Knead the marzipan with your hands to soften. Sprinkle both sides of marzipan with confectioners’ sugar and roll between 2 sheets of waxed paper to a 12-by-6-inch rectangle.

Bring the marzipan up over the sides of the cake so edges meet at top, covering long sides but not the ends. Trim and crimp the seam and turn cake over. With a serrated knife, trim marzipan at the ends to make even. Sprinkle with granulated sugar. Let cake stand, covered, for several hours or overnight.

Truffled wild-mushrooms tartlets

Makes 15 tartlets

Try these if you’re serving high tea, a more substantial meal that can include meats and egg dishes.

1 tablespoon canola oil

1 pound mixed wild mushrooms, roughly chopped

1 tablespoon minced shallot

1 tablespoon white truffle oil

1 tablespoon minced fresh flat-leaf parsley

1 large egg

1/2 cup half-and-half

15 mini phyllo shells, such as Athens brand

Fresh Parmesan cheese shavings

Minced fresh chervil for garnish

Preheat the oven to 350 degrees. In a large skillet over medium heat, heat the canola oil. Add the mushrooms and shallots and cook for 3 to 4 minutes, or until the mushrooms are soft but not browned.
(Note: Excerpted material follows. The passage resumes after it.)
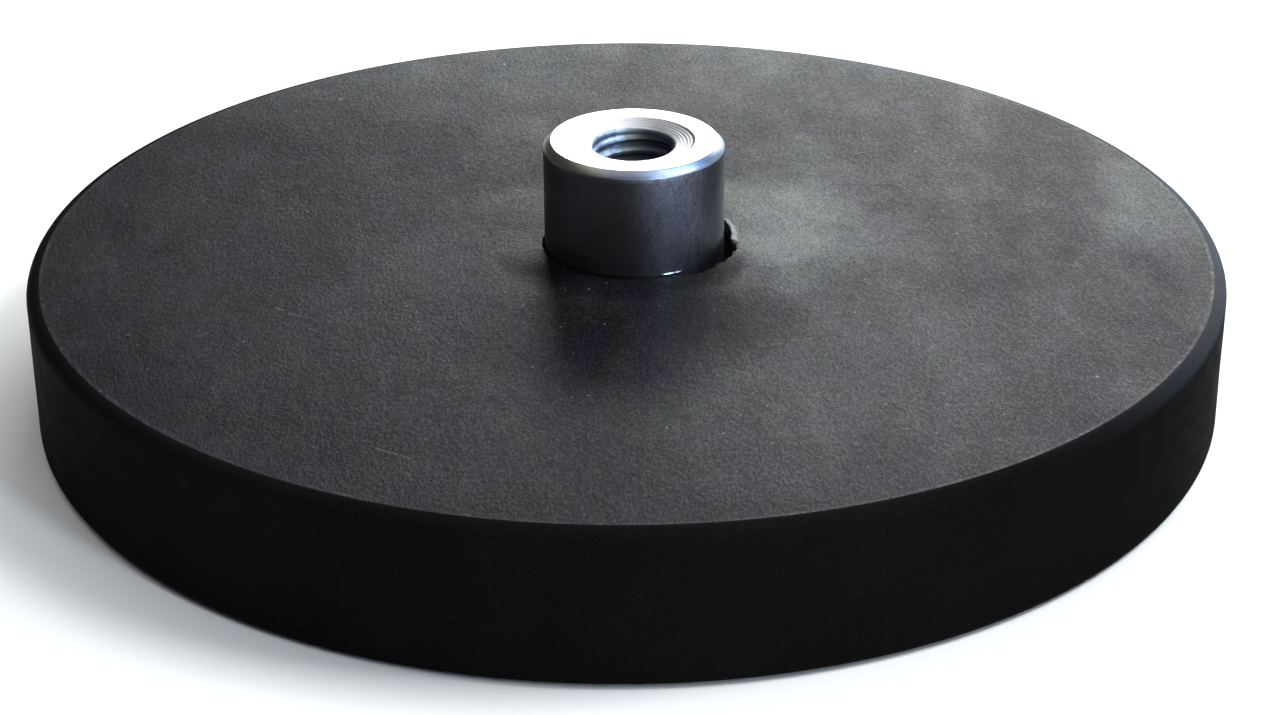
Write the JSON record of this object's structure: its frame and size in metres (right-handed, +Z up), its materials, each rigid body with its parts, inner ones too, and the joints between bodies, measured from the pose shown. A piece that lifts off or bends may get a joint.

Stir in the truffle oil and parsley. In a small bowl, whisk together the egg and half-and-half. Stir it into the mushroom mixture. Arrange the shells on a baking sheet. Divide the mushroom mixture into each shell, and bake for 12 to 15 minutes, or until the filling is set. Remove from the oven. With a vegetable peeler, shave some of the Parmesan cheese on top of each tartlet, and garnish with a sprig of chervil.